■ EXERCISE GOAL ■
Below is a listing; restate from it, character for character, the lines beginning at the line holding "Reconstruct the object" and ending at the line holding "corbel_h = 254; // [211:1:310]", both included.

■ RECORDS TO PROCESS ■
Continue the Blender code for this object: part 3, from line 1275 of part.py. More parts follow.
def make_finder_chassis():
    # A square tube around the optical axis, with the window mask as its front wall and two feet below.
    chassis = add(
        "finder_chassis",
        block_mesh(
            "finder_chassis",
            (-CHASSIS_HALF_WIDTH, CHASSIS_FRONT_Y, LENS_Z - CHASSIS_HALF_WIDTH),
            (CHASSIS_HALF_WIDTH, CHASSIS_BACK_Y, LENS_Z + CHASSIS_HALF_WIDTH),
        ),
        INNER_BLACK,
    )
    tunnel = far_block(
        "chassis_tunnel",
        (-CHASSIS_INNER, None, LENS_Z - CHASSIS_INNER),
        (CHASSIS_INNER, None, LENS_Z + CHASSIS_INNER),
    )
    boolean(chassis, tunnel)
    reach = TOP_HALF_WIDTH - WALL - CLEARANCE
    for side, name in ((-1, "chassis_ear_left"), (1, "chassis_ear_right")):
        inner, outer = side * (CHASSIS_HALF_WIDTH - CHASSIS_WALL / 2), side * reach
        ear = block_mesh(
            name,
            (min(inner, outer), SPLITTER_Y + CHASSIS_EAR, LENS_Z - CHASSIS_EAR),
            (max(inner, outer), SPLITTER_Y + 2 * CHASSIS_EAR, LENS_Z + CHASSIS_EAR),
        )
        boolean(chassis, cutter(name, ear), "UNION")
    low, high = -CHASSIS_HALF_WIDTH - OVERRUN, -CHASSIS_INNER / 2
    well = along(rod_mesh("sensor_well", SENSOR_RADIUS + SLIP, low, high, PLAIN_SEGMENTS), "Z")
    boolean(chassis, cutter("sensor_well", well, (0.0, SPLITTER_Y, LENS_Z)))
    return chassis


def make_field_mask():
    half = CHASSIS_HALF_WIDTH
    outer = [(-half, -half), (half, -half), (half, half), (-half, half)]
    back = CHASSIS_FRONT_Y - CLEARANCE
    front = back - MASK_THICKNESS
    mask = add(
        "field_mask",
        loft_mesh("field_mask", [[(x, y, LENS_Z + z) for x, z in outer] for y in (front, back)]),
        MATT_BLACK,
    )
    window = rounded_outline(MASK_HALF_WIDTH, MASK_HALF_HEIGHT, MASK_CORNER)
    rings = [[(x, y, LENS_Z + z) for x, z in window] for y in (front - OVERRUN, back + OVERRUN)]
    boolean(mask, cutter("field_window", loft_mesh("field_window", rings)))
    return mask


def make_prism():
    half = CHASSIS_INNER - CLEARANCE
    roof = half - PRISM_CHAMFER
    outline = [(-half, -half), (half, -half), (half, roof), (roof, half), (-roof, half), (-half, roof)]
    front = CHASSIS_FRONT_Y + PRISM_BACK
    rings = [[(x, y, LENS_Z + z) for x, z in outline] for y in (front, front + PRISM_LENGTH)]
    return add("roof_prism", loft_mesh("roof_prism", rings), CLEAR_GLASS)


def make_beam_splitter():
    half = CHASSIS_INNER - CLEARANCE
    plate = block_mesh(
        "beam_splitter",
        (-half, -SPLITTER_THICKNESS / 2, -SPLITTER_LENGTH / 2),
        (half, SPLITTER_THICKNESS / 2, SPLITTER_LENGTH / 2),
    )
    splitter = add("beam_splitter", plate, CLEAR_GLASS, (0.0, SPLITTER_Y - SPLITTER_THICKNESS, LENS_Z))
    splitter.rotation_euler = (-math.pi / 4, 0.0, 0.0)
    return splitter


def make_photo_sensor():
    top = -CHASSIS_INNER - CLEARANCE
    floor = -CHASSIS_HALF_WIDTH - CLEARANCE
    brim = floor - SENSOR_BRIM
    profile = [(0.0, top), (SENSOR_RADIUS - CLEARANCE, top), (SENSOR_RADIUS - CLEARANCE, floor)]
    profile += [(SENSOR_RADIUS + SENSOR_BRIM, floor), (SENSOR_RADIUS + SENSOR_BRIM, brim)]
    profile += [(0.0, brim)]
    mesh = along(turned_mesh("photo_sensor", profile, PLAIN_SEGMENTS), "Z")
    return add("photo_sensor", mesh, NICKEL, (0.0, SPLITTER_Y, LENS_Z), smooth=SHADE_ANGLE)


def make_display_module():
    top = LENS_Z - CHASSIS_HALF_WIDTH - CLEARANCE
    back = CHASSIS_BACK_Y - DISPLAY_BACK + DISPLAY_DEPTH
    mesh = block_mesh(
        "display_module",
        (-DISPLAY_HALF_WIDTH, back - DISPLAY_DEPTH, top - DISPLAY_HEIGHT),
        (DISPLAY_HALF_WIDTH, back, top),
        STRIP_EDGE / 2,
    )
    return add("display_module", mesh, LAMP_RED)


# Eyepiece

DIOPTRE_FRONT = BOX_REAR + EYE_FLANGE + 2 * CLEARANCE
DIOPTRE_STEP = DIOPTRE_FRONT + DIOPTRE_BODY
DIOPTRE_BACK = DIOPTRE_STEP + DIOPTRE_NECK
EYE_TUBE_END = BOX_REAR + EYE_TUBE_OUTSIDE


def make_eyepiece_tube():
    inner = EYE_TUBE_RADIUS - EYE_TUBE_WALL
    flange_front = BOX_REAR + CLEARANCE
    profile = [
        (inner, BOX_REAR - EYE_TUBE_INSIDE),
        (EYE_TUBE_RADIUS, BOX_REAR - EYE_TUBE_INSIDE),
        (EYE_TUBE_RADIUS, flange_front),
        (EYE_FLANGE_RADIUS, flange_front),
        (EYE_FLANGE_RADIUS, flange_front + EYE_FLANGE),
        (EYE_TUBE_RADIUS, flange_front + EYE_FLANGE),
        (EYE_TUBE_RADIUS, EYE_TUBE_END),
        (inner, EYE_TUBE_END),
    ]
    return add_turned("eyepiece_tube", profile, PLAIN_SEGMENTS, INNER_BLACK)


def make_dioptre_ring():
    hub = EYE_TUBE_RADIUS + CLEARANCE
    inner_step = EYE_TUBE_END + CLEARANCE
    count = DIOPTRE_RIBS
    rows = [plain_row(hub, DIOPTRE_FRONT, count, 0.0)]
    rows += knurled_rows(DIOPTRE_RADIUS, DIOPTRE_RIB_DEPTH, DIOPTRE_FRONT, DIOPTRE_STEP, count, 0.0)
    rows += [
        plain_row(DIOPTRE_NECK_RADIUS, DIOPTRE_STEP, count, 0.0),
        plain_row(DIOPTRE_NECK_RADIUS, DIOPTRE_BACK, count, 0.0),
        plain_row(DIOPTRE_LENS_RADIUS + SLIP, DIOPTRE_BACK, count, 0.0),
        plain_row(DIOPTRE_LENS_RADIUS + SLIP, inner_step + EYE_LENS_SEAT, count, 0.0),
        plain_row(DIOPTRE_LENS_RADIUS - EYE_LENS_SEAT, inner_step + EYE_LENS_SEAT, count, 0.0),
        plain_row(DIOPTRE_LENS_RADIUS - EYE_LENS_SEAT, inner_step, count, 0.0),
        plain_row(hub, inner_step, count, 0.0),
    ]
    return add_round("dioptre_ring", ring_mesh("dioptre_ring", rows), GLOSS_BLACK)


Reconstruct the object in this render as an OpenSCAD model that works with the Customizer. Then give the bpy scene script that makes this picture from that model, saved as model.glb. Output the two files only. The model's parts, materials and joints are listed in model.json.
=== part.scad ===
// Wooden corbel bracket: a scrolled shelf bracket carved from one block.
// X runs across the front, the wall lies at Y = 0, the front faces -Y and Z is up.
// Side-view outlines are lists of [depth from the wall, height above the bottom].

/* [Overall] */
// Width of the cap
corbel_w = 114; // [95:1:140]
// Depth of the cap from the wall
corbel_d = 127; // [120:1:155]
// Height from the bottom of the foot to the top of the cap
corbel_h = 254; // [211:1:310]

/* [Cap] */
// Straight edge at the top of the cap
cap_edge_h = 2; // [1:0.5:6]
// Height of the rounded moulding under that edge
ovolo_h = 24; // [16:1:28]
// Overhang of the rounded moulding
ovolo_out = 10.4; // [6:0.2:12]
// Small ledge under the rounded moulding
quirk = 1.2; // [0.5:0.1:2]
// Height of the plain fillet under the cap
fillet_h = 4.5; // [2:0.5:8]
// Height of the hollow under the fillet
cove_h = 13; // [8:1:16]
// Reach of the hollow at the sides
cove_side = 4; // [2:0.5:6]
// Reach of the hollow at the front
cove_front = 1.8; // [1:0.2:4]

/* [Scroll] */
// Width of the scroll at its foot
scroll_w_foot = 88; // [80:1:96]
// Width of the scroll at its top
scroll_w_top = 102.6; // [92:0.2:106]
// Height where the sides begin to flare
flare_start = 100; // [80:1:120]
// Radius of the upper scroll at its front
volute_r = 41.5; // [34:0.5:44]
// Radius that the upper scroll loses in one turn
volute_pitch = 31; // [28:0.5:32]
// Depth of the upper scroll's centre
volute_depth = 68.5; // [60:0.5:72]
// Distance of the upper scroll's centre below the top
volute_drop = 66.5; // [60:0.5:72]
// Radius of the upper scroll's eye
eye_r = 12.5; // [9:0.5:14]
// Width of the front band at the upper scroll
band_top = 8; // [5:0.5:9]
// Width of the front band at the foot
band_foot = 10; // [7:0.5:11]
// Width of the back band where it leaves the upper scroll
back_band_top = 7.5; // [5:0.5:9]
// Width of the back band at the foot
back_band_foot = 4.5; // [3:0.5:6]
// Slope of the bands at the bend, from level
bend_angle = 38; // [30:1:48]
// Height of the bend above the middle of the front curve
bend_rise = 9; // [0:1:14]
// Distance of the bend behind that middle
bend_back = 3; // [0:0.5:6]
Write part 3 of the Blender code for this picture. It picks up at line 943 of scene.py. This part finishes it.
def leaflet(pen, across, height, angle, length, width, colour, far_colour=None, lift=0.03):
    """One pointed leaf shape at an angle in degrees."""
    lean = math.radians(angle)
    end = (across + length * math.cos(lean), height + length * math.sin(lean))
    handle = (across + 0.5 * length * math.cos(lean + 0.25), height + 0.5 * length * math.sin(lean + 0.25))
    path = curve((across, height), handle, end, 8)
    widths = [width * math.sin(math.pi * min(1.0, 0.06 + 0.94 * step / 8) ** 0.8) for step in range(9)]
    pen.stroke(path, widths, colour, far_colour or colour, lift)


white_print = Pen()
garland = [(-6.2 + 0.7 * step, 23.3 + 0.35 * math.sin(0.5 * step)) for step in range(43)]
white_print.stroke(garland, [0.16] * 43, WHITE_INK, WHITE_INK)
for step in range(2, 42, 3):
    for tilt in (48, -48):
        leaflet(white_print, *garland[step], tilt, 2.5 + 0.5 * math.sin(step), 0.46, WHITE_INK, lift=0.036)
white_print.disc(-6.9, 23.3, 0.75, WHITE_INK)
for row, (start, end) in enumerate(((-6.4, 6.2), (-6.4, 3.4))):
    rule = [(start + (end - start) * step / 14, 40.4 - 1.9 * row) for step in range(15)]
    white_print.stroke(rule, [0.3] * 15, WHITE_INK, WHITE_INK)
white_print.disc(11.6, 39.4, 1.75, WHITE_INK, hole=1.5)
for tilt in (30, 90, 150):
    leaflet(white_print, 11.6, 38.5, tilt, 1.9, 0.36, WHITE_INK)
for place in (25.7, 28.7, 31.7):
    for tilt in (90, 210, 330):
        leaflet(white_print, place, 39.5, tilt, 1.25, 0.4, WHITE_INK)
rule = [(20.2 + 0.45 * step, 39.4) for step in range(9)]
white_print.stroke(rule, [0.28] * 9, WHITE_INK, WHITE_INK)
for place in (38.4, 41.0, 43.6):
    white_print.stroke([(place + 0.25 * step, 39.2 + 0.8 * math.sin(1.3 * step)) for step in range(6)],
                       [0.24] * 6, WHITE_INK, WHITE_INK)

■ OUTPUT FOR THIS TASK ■
Reconstruct the object in this render as an OpenSCAD model that works with the Customizer. Then give the bpy scene script that makes this picture from that model, saved as model.glb. Output the two files only. The model's parts, materials and joints are listed in model.json.
=== part.scad ===
// Wooden corbel bracket: a scrolled shelf bracket carved from one block.
// X runs across the front, the wall lies at Y = 0, the front faces -Y and Z is up.
// Side-view outlines are lists of [depth from the wall, height above the bottom].

/* [Overall] */
// Width of the cap
corbel_w = 114; // [95:1:140]
// Depth of the cap from the wall
corbel_d = 127; // [120:1:155]
// Height from the bottom of the foot to the top of the cap
corbel_h = 254; // [211:1:310]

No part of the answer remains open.